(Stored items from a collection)

* Begin *

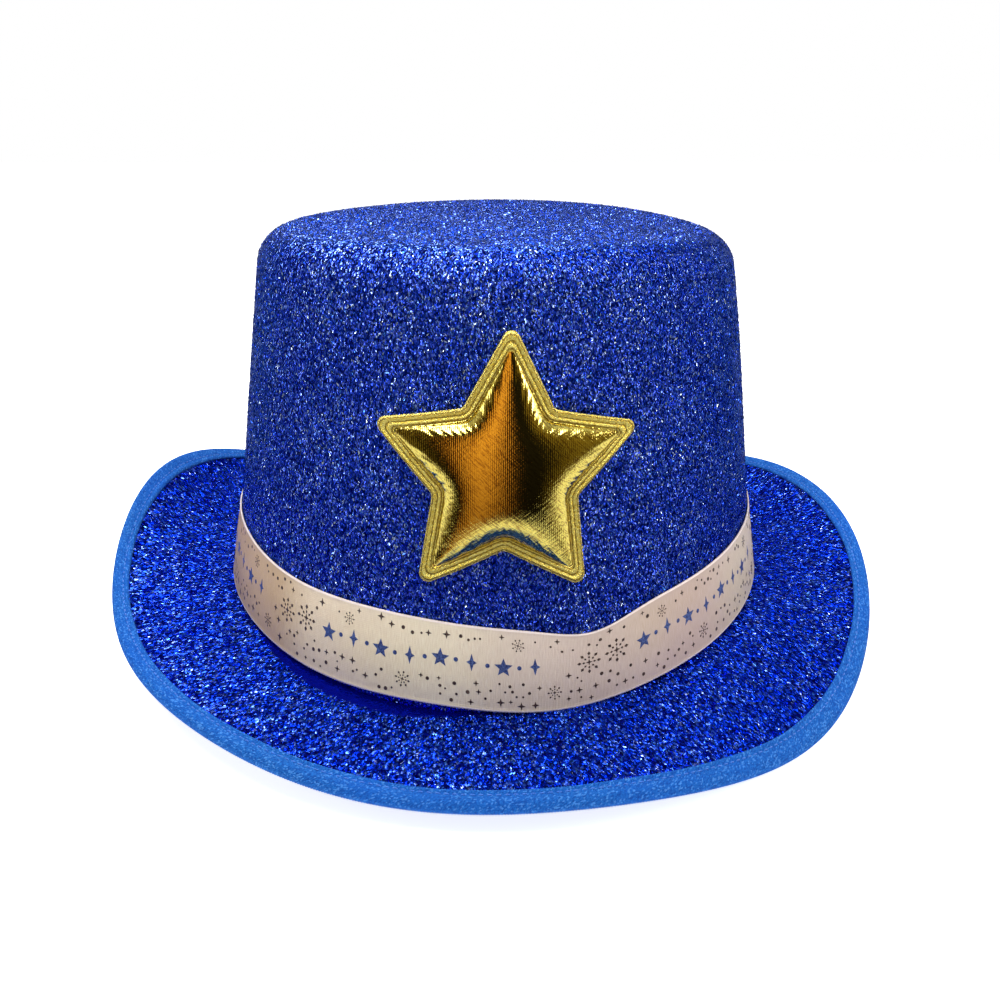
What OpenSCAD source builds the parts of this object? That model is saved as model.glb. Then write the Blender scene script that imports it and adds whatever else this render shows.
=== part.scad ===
// A glitter-cloth party top hat with a ribbon hat band and a padded foil star.
// X runs across the hat, the front is towards -Y, +Z is up, and the brim's lowest point is at zero.
// Heights inside the functions are measured from the crown's base plane, which base_z lifts off the table.

/* [Crown] */
// Outside width of the crown at its base
crown_w = 174; // [160:1:184]
// Outside length of the crown at its base, front to back
crown_l = 195; // [180:1:206]
// Height of the tip above the crown's base plane
crown_h = 114; // [90:1:130]
// How far each wall leans in from the base to the tip
crown_taper = 14.7; // [4:0.1:20]
// Radius of the rounded edge round the tip
tip_r = 9; // [5:0.5:14]
// How far the very foot of the wall kicks out
foot_flare = 0.6; // [0:0.1:2]
// Height over which that kick dies away
flare_h = 14; // [8:1:20]

/* [Brim] */
// Reach of the brim board past the crown at the two sides
side_reach = 35.3; // [25:0.1:45]
// Reach of the brim board past the crown at the front and back
front_reach = 37.8; // [28:0.1:48]
// Mean height of the brim's edge above the base plane
edge_mean = 1.1; // [0:0.1:6]
// How far the sides curl up and the front and back dip
side_curl = 10.6; // [4:0.1:14]
// How far the left side stands higher than the mean
left_lift = 3.9; // [0:0.1:5]
// How far the back stands higher than the front
back_lift = 4.3; // [0:0.1:7]
// How far the curled sides lean towards the back
back_lean = 6.4; // [0:0.1:8]
// Slight twist of the edge between one diagonal and the other
edge_twist = 1.6; // [-2:0.1:2]
// Slight squareness of the curl
edge_square = 1.5; // [-2:0.1:2]
// Height of the five soft waves round the edge
five_waves = 1.3; // [0:0.1:2]
// Height of the six shorter waves laid over them
six_waves = 1.3; // [0:0.1:2]
// Power of the curve from the seam out to the edge
curl_power = 1.6; // [1:0.1:2.5]
// Mean height of the seam between crown and brim
seam_mean = 0.4; // [-1:0.1:2]
// How far that seam rises at the sides and dips at the front and back
seam_rise = 4.6; // [2:0.1:6]

/* [Layers] */
// Thickness of the glitter cloth
cloth_t = 0.8; // [0.5:0.1:1.2]
// Thickness of the crown's foam shell
foam_t = 2; // [1.5:0.1:3]
// Thickness of the crown's lining
lining_t = 0.5; // [0.4:0.1:1]
// Thickness of the brim's stiff board
board_t = 0.8; // [0.6:0.1:3]
// Thickness of sewing thread
thread_d = 0.6; // [0.4:0.1:0.8]

/* [Binding] */
// How far the knitted tape reaches in over the brim
tape_reach = 3.8; // [3:0.1:8]
// How far the tape's roll stands out past the board
roll_out = 1.6; // [1.2:0.1:2.5]
// How far the roll stands above and below the brim
roll_up = 0.7; // [0.5:0.1:2.2]

/* [Hat band] */
// Width of the ribbon
ribbon_w = 22.4; // [15:0.1:30]
// Thickness of the ribbon
ribbon_t = 0.4; // [0.3:0.1:0.6]
// Height of the ribbon's lower edge above the seam
ribbon_lift = 1; // [0.5:0.1:4]
// Angle that the ribbon's end laps over its start at the back
lap = 8; // [4:1:14]

/* [Sweatband] */
// Height of the band inside the crown
sweat_h = 28; // [20:1:35]
// Thickness of the band
sweat_t = 0.7; // [0.5:0.1:1.2]

/* [Star] */
// Radius of the star to its rounded points
star_r = 34.3; // [25:0.1:40]
// Radius of the corners between the points, as a share of the star's radius
star_waist = 0.56; // [0.45:0.01:0.6]
// Radius of the rounding of its points
point_r = 2.2; // [0.5:0.1:4]
// How much taller the star is than a regular one
star_tall = 1.035; // [0.9:0.005:1.1]
// Height of the star's middle above the base plane
star_z = 59.7; // [50:0.1:70]
// How far the star sits to the right of the middle
star_shift = 3.2; // [-10:0.1:10]
// How far the star is turned from upright
star_turn = -1.5; // [-10:0.5:10]
// Width of the flat sealed edge round the padding
star_edge = 3.6; // [2:0.1:5]
// Height of the padding above its backing
star_puff = 6; // [3:0.5:8]
// Thickness of the gold foil
foil_t = 0.4; // [0.3:0.1:0.6]
// Thickness of the felt backing
felt_t = 0.8; // [0.5:0.1:1.5]

/* [Hidden] */

N = 48;                                // points round every ring
gap = 0.15;                            // air between curved faces that are only laid together
wall_t = cloth_t + foam_t + lining_t;
brim_t = 2 * cloth_t + board_t;

// ---- surfaces ----

// Rise of the seam and of the middle of the brim's edge at a compass angle
function seam_z(a) = seam_mean + seam_rise * cos(2 * a);
function edge_z(a) = edge_mean - left_lift * cos(a) + side_curl * cos(2 * a)
    + edge_twist * sin(2 * a) + edge_square * cos(4 * a)
    + back_lift * sin(a) + back_lean * sin(3 * a)
    + five_waves * sin(5 * a) - six_waves * sin(6 * a - 10);

// Half size of the crown at a height, from its full size at the base
function wall_half(size, z) = size / 2 - crown_taper * z / crown_h + foot_flare * exp(-z / flare_h);

// A point on the wall at an angle and height, sunk by depth
function wall_point(a, z, depth) =
    [(wall_half(crown_w, z) - depth) * cos(a), (wall_half(crown_l, z) - depth) * sin(a), z];

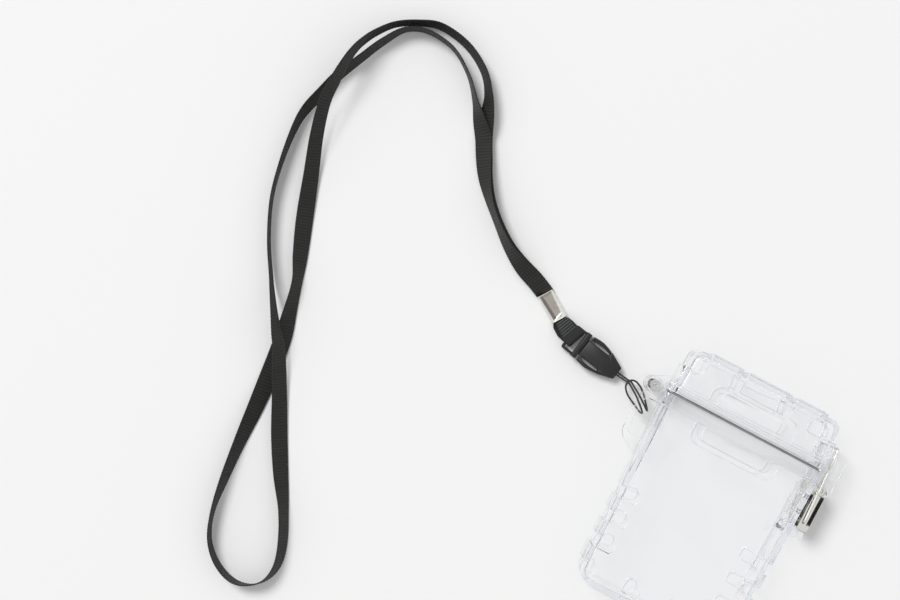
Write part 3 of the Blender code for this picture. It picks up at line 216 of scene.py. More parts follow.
@dataclass(frozen=True)
class ClearPlastic(Finish):
    """Clear moulded plastic: glossy, faintly blue, with soft flow marks and fine rubbing marks.

    Where a highlight share is given, a white diffuse is mixed in: a painted highlight, made patchy by
    noise.
    Rubbing, flow and those patches are noise, given by their lumps per metre and their detail.
    """

    name: str = "clear_moulded_plastic"
    tint: Colour = (1.0, 1.0, 1.0)
    body_tint: Colour = (0.17, 0.26, 0.50)
    density: float = 5.5
    index: float = 1.49
    rubbing: Pair = (900.0, 5.0)
    rubbed: float = 0.05
    flow: Pair = (60.0, 1.0)
    flow_relief: float = 0.04 * MM
    # Share of white diffuse mixed in: a painted highlight, with its colour and its patches below.
    painted_highlight: float = 0.0
    painted_highlight_colour: Colour = (0.96, 0.97, 0.99)
    highlight_patches: Pair = (260.0, 3.0)
    highlight_unevenness: float = 0.4

    def dress(self, tree: Shading) -> None:
        """Bends light for the eye and lets the lamps' light through to the floor.

        Args:
            tree: The tree to fill.
        """
        tree.dress(Base_Color=(*self.tint, 1.0), Transmission_Weight=1.0, IOR=self.index)
        tree.dress(Roughness=tree.spread(tree.noise(*self.rubbing), 0.0, self.rubbed))
        tree.bump(tree.noise(*self.flow), self.flow_relief)
        through = tree.add("ShaderNodeBsdfTransparent", {0: (1.0, 1.0, 1.0, 1.0)})
        light = tree.node("ShaderNodeLightPath").outputs
        share = tree.sums("MAXIMUM", light["Is Shadow Ray"], light["Is Diffuse Ray"])
        seen = tree.surface.outputs[0]
        # A white diffuse share, uneven by noise, paints highlights on the surface.
        if self.painted_highlight:
            scatter = tree.add("ShaderNodeBsdfDiffuse", {"Color": (*self.painted_highlight_colour, 1.0)})
            thin, thick = (1.0 - self.highlight_unevenness) * self.painted_highlight, (1.0 + self.highlight_unevenness) * self.painted_highlight
            highlight_share = tree.spread(tree.noise(*self.highlight_patches), thin, thick)
            seen = tree.add("ShaderNodeMixShader", {0: highlight_share, 1: seen, 2: scatter})
        mixed = tree.add("ShaderNodeMixShader", {0: share, 1: seen, 2: through})
        tree.put(tree.output.inputs["Surface"], mixed)
        inside = {"Color": (*self.body_tint, 1.0), "Density": self.density}
        tree.put(tree.output.inputs["Volume"], tree.add("ShaderNodeVolumeAbsorption", inside))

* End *

• **WHAT IS REQUIRED**:
Using the data above, transcribe the lines that run from the line with "Write part 3" to the line with "to the floor.", both ends kept, and output nothing else.

• **WRITTEN SOLUTION**:
Write part 3 of the Blender code for this picture. It picks up at line 216 of scene.py. More parts follow.
@dataclass(frozen=True)
class ClearPlastic(Finish):
    """Clear moulded plastic: glossy, faintly blue, with soft flow marks and fine rubbing marks.

    Where a highlight share is given, a white diffuse is mixed in: a painted highlight, made patchy by
    noise.
    Rubbing, flow and those patches are noise, given by their lumps per metre and their detail.
    """

    name: str = "clear_moulded_plastic"
    tint: Colour = (1.0, 1.0, 1.0)
    body_tint: Colour = (0.17, 0.26, 0.50)
    density: float = 5.5
    index: float = 1.49
    rubbing: Pair = (900.0, 5.0)
    rubbed: float = 0.05
    flow: Pair = (60.0, 1.0)
    flow_relief: float = 0.04 * MM
    # Share of white diffuse mixed in: a painted highlight, with its colour and its patches below.
    painted_highlight: float = 0.0
    painted_highlight_colour: Colour = (0.96, 0.97, 0.99)
    highlight_patches: Pair = (260.0, 3.0)
    highlight_unevenness: float = 0.4

    def dress(self, tree: Shading) -> None:
        """Bends light for the eye and lets the lamps' light through to the floor.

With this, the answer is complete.